The ISO/IEC C standard provides a standard mutual exclusion application programming interface since C11. The current ISO/IEC C++ standard supports threading facilities since C++11. The OpenMP standard is supported by some compilers, and allows critical sections to be specified using pragmas. The POSIX pthread API provides lock support. Visual C++ provides the synchronize attribute of methods to be synchronized, but this is specific to COM objects in the Windows architecture and Visual C++ compiler. C and C++ can easily access any native operating system locking features.
C# provides the lock keyword on a thread to ensure its exclusive access to a resource.

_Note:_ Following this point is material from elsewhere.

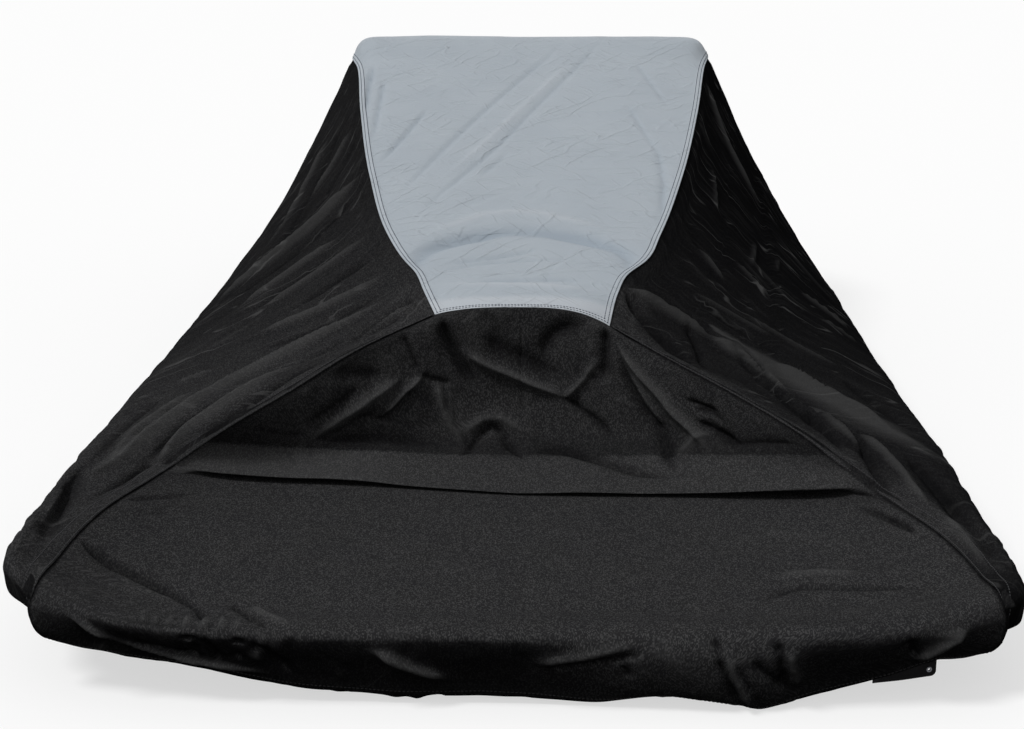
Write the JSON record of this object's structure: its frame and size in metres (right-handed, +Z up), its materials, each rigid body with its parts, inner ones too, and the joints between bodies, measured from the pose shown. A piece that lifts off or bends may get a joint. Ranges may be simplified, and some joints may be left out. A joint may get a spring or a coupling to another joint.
{
  "type": "personal watercraft cover",
  "caption": "Fitted two-tone cloth cover for a personal watercraft: pale top panel, dark side and rear panels, crosswise tuck, turned hem and tie tab.",
  "frame": {"origin": "underside of the top panel at the handlebars, in the middle, where the craft holds the cover up", "axes": "+X to the right, +Y forward to the bow, +Z up"},
  "size_m": [1.273, 3.192, 0.6109],
  "materials": {
    "pale_cloth": "coated woven polyester, matt",
    "black_cloth": "coated woven polyester, slight sheen",
    "black_webbing": "woven webbing",
    "dark_steel": "darkened"
  },
  "bodies": {
    "root": {"top_panel": "pale_cloth", "side_panel_left": "black_cloth", "side_panel_right": "black_cloth", "rear_panel": "black_cloth", "tie_tab": "black_webbing", "tab_eyelet": "dark_steel"}
  },
  "joints": []
}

Visual Basic (.NET) provides a SyncLock keyword like C#'s lock keyword.
Java provides the keyword synchronized to lock code blocks, methods or objects and libraries featuring concurrency-safe data structures.
Objective-C provides the keyword @synchronized to put locks on blocks of code and also provides the classes NSLock, NSRecursiveLock, and NSConditionLock along with the NSLocking protocol for locking as well.
PHP provides a file-based locking as well as a Mutex class in the pthreads extension.
Python provides a low-level mutex mechanism with a Lock class from the threading module.
The ISO/IEC Fortran standard provides the lock_type derived type in the intrinsic module iso_fortran_env and the lock/unlock statements since Fortran 2008.
Ruby provides a low-level mutex object and no keyword.
Rust provides the Mutex struct.
x86 assembly language provides the LOCK prefix on certain operations to guarantee their atomicity.
Haskell implements locking via a mutable data structure called an MVar, which can either be empty or contain a value, typically a reference to a resource. A thread that wants to use the resource ‘takes’ the value of the MVar, leaving it empty, and puts it back when it is finished. Attempting to take a resource from an empty MVar results in the thread blocking until the resource is available. As an alternative to locking, an implementation of software transactional memory also exists.
Go provides a low-level Mutex object in standard's library package. It can be used for locking code blocks, methods or objects.